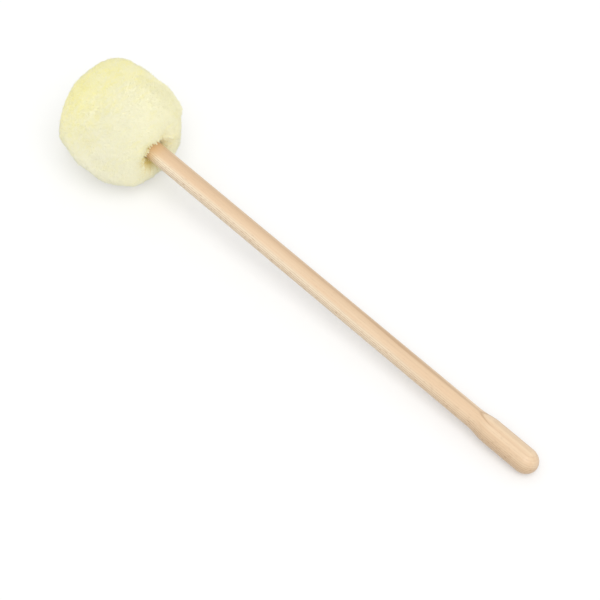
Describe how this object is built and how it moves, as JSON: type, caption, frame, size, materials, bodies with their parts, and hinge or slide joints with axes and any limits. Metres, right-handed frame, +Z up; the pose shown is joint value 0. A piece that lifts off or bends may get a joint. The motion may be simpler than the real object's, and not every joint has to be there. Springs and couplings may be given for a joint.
{
  "type": "percussion mallet",
  "caption": "Percussion mallet lying at rest: slim turned wooden handle with a knobbed, domed grip end and a soft round fleece-covered head on a screwed wooden core.",
  "frame": {"origin": "bottom centre of the bounding box, on the surface that the mallet lies on", "axes": "+Z up; +X from the head towards the knob, level under the handle; the handle's axis is in the XZ plane and slopes down towards +X"},
  "size_m": [0.3486, 0.0684, 0.0681],
  "materials": {
    "handle_wood": "pale straight-grained hardwood, satin varnish",
    "core_wood": "turned, unfinished",
    "plated_steel": "zinc plated, satin",
    "hard_felt": "pressed wool felt, off-white",
    "wadding": "soft wadding, off-white",
    "knitted_backing": "knitted backing cloth, pale yellow",
    "waxed_thread": "waxed cotton thread, natural",
    "fleece": "short dense plush, pale lemon"
  },
  "bodies": {
    "root": {"shaft": "handle_wood", "core": "core_wood", "core_screw": "plated_steel", "core_washer": "plated_steel", "inner_felt": "hard_felt", "padding": "wadding", "cover_backing": "knitted_backing", "gathering_thread": "waxed_thread", "pile": "fleece"}
  },
  "joints": []
}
________
Print again each line of the listing above, exactly as it appears.

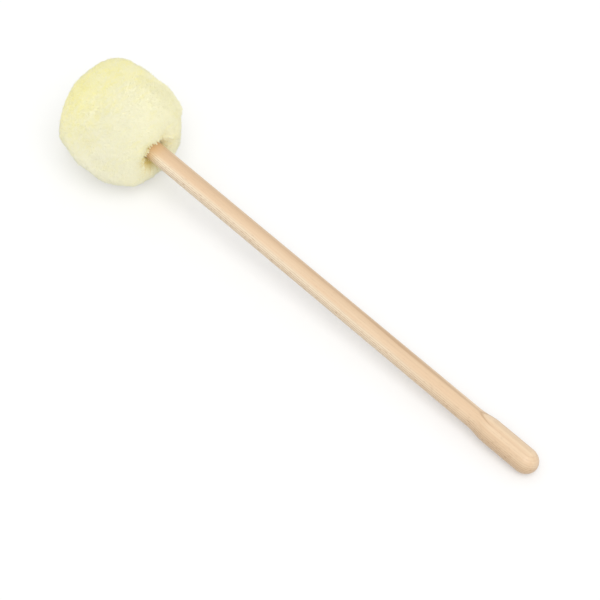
Describe how this object is built and how it moves, as JSON: type, caption, frame, size, materials, bodies with their parts, and hinge or slide joints with axes and any limits. Metres, right-handed frame, +Z up; the pose shown is joint value 0. A piece that lifts off or bends may get a joint. The motion may be simpler than the real object's, and not every joint has to be there. Springs and couplings may be given for a joint.
{
  "type": "percussion mallet",
  "caption": "Percussion mallet lying at rest: slim turned wooden handle with a knobbed, domed grip end and a soft round fleece-covered head on a screwed wooden core.",
  "frame": {"origin": "bottom centre of the bounding box, on the surface that the mallet lies on", "axes": "+Z up; +X from the head towards the knob, level under the handle; the handle's axis is in the XZ plane and slopes down towards +X"},
  "size_m": [0.3486, 0.0684, 0.0681],
  "materials": {
    "handle_wood": "pale straight-grained hardwood, satin varnish",
    "core_wood": "turned, unfinished",
    "plated_steel": "zinc plated, satin",
    "hard_felt": "pressed wool felt, off-white",
    "wadding": "soft wadding, off-white",
    "knitted_backing": "knitted backing cloth, pale yellow",
    "waxed_thread": "waxed cotton thread, natural",
    "fleece": "short dense plush, pale lemon"
  },
  "bodies": {
    "root": {"shaft": "handle_wood", "core": "core_wood", "core_screw": "plated_steel", "core_washer": "plated_steel", "inner_felt": "hard_felt", "padding": "wadding", "cover_backing": "knitted_backing", "gathering_thread": "waxed_thread", "pile": "fleece"}
  },
  "joints": []
}